Inducted: October 25, 2000

George G. Kerr

He started practicing minimum tillage in 1926, decades before that concept was accepted by the agricultural community.

A long-time friend, Glen Courtis, remembered the reception of Mr. Kerr’s “radical” ideas on tillage in early years. “People thought it was absolutely ridiculous! They believed that you had to plow in the fall, come hell or high water. Only lazy farmers would practice minimum tillage!”

The land Mr. Kerr farmed at the beginning of his career – the 100 acres first tilled by his grandfather beginning in 1876 – was heavy clay, and did not benefit from fall plowing. As Mr. Kerr said: “drawing steel through the type of soil on my farm has no advantage.”

Mr. Kerr was convinced that farmers should use their plows less, and their brains more. At one farm convention, he was quoted as saying “Before we plow a field, we should consider what it is going to cost and by how much it will delay planting.”

Time, and success, convinced the skeptics that Mr. Kerr was right, and that fall plowing out of habit did not make sense.

Mr.

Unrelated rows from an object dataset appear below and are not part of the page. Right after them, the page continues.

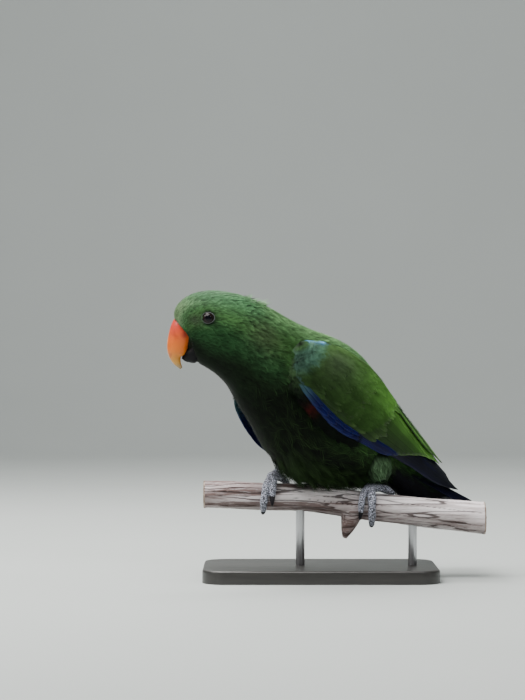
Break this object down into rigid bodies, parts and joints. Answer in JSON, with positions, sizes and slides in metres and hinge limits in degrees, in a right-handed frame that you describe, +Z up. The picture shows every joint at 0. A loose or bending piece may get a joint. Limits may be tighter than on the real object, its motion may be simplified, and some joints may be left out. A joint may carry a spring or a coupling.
{
  "type": "parrot figure",
  "caption": "Life-size green male eclectus parrot leaning forward on a cut branch perch, held up by a plain display stand.",
  "frame": {"origin": "centre of the stand base's underside", "axes": "+Z up; +X from the bird's bill towards its tail, along the perch; +Y away from the side the picture shows, towards the bird's right wing"},
  "size_m": [0.2872, 0.1525, 0.2604],
  "materials": {
    "green_plumage": "soft body feathers, green",
    "wing_plumage": "smooth wing feathers, yellow green with blue edges",
    "tail_plumage": "dark blue-black tail feathers",
    "orange_bill": "satin horn, orange red to yellow",
    "black_bill": "satin black horn",
    "eye": "wet dark eye",
    "grey_skin": "scaly grey skin",
    "claw": "dark horn",
    "ring_metal": "plain closed leg ring",
    "bark": "weathered, debarked and cracked",
    "stand": "matt black",
    "stand_rod": "brushed"
  },
  "bodies": {
    "root": {"head": "green_plumage", "bill_upper": "orange_bill", "bill_lower": "black_bill", "eye_left": "eye", "eye_right": "eye", "neck": "green_plumage", "torso": "green_plumage", "wing_left": "wing_plumage", "wing_right": "wing_plumage", "tail": "tail_plumage", "thigh_left": "green_plumage", "thigh_right": "green_plumage", "foot_left": "grey_skin", "foot_right": "grey_skin", "claw_left_inner_front": "claw", "claw_left_outer_front": "claw", "claw_left_inner_rear": "claw", "claw_left_outer_rear": "claw", "claw_right_inner_front": "claw", "claw_right_outer_front": "claw", "claw_right_inner_rear": "claw", "claw_right_outer_rear": "claw", "leg_ring": "ring_metal", "perch": "bark", "stand_base": "stand", "stand_rod_left": "stand_rod", "stand_rod_right": "stand_rod"}
  },
  "joints": []
}
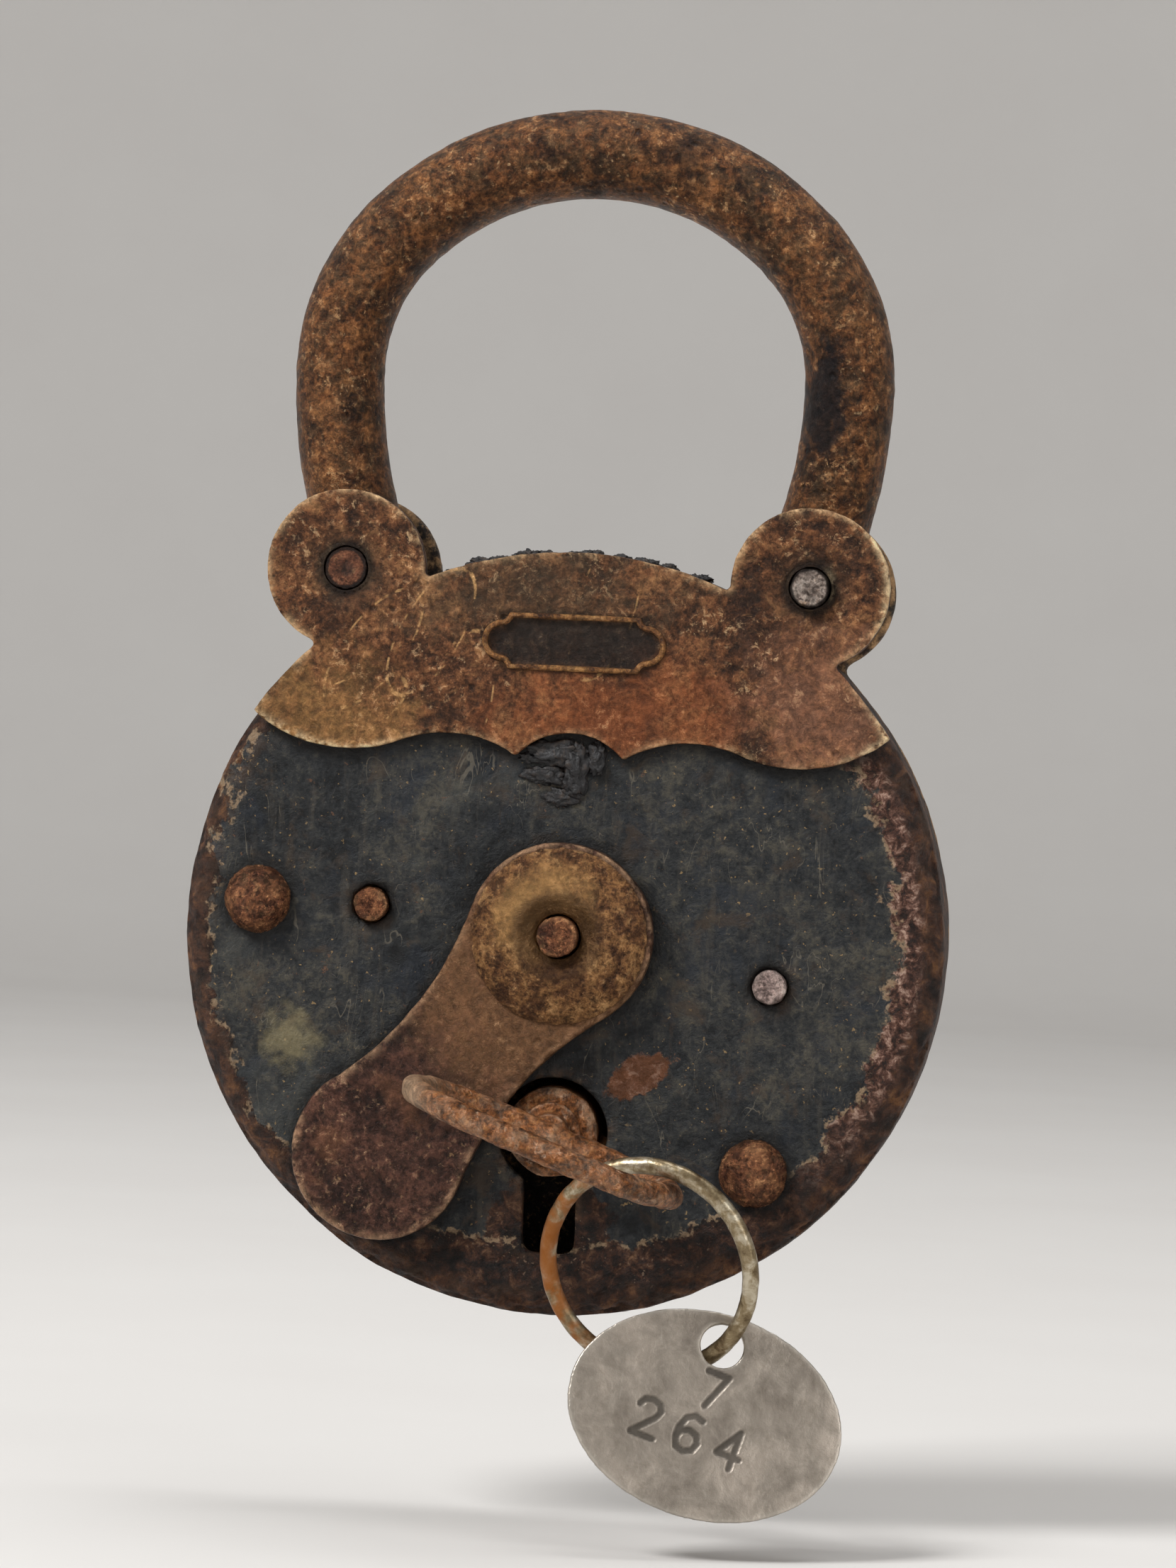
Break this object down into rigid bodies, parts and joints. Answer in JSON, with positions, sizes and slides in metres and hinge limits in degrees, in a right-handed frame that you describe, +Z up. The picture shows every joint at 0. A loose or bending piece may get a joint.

Kerr was born in 1908 on the farm on Concession 5, Camden Gore Township, tilled by his grandfather, and later his father. His parents were William John Kerr and the former Mabel McKay. It was his happy fate to have the same address, R.R. 2, Dresden, his entire life.

Mr. Kerr received his primary education at S.S. 13 and 14, Dawn and Camden Townships, then attended Dresden Continuation School, where he showed a marked talent for mathematics. At home, he was responsible for the maple syrup boil from an early age, and continued until the sugar shanty was destroyed by fire in the 1970s. This worthwhile project produced 100 to 150 gallons of maple syrup a season. The family tradition is that George left school at maple syrup time in 1923 and never returned. His brother, Lawrence, explained: “George just loved farming, and wanted to start.”

It was “a very busy childhood” for Lawrence, George and a younger sister and brother, Jessie and John. Their mother was President of the Esterville Red Cross during the demanding World War I years, and her two older sons tried to ease her load of work by milking cows, or doing the gardening.

Small in stature, Mr. Kerr was a giant in his capacity for work. His son, Tom, said, “He was always able to do more physical work than almost anyone else.” He still pitched silage in his late 70s, a couple of tons a day.

Eventually, he farmed approximately 800 acres of land in Kent County and in Dawn Township in Lambton County, the crops including corn, soybeans, wheat, oats, barley, tomatoes, lima beans, flax, broom corn, hemp and hay.

In August, 1938, he married Alma Pearl McGregor, who had taught school near Dresden, at Port Stanley and in Toronto. It was a happy marriage for two bright and innovative people.

Mr. Kerr was always interested in cultural changes that could benefit farmers. This led to his service as President of the Kent Soil and Crop Improvement Association. He was recognized as an expert on drainage and served as tile drain inspector for Camden Township for some 40 years until his retirement in 1993, two years before his death.

His brother, Lawrence, recalled: “No one understood tile like he did! You could always learn something from George.”

Mr. Kerr became a well-educated man, learning from practical experience and books. He attended one short course at Guelph on practical farm skills. One friend said, “He read a lot, and he remembered what he read. He never stopped educating himself!” And in the opinion of another, Mr. Kerr was “completely happy and completely successful!”

Mr. Kerr was keenly interested in education, and served on the Lambton-Kent Secondary School Board. He was a member of Dresden Rotary Club from its inception in 1985. At these meetings, and in other sessions he attended, he was “quietly persuasive”.

Mr. And Mrs. Kerr embarked on world travel in 1961, and continued trips, many to rare destinations, until 1982. His brother Lawrence, on many of the same trips, said George’s sense of humour, his ready wit, enhanced the experience for all who were with him. “George just radiated friendliness and good humour. Few men have so enriched the lives of all around them.”

A Russian guide said his sense of humour made up for the difficult tourists she had travelled with over the years.

He loved to walk, barefoot, and he succeeded in doing it in 96 countries, and all continents, including Antarctica.

The Kerrs have three children and six grandchildren. A son, Thomas (Tom) of Thornhill; and daughters, Carol Jean (Robert) Hudgins, of Waterloo; and Dr. Mavis Elizabeth Kerr, of Wellesly. There are six grandchildren: Michael Kerr, Oakville, Janice (James) Zilisch, Charlotte, North Carolina: David Hudgins, and, Elizabeth Jean (Betsy) Hudgins, Vancouver; and Fiona Hudgins, Waterloo; and George James McRuer and Ian McRuer, Wellesley. There is one great grandson, Bradley Zilisch, Charlotte, North Carolina.

His death in 1995 evoked many tributes. An eulogy praised his joy, his energy, his practical good sense, his irrepressible wit and his tender hearted toughness.

“His sense of humour and his lightning wit never obscured his sound judgment. His religion was helping others.” He was “a man of abundant love for his land.”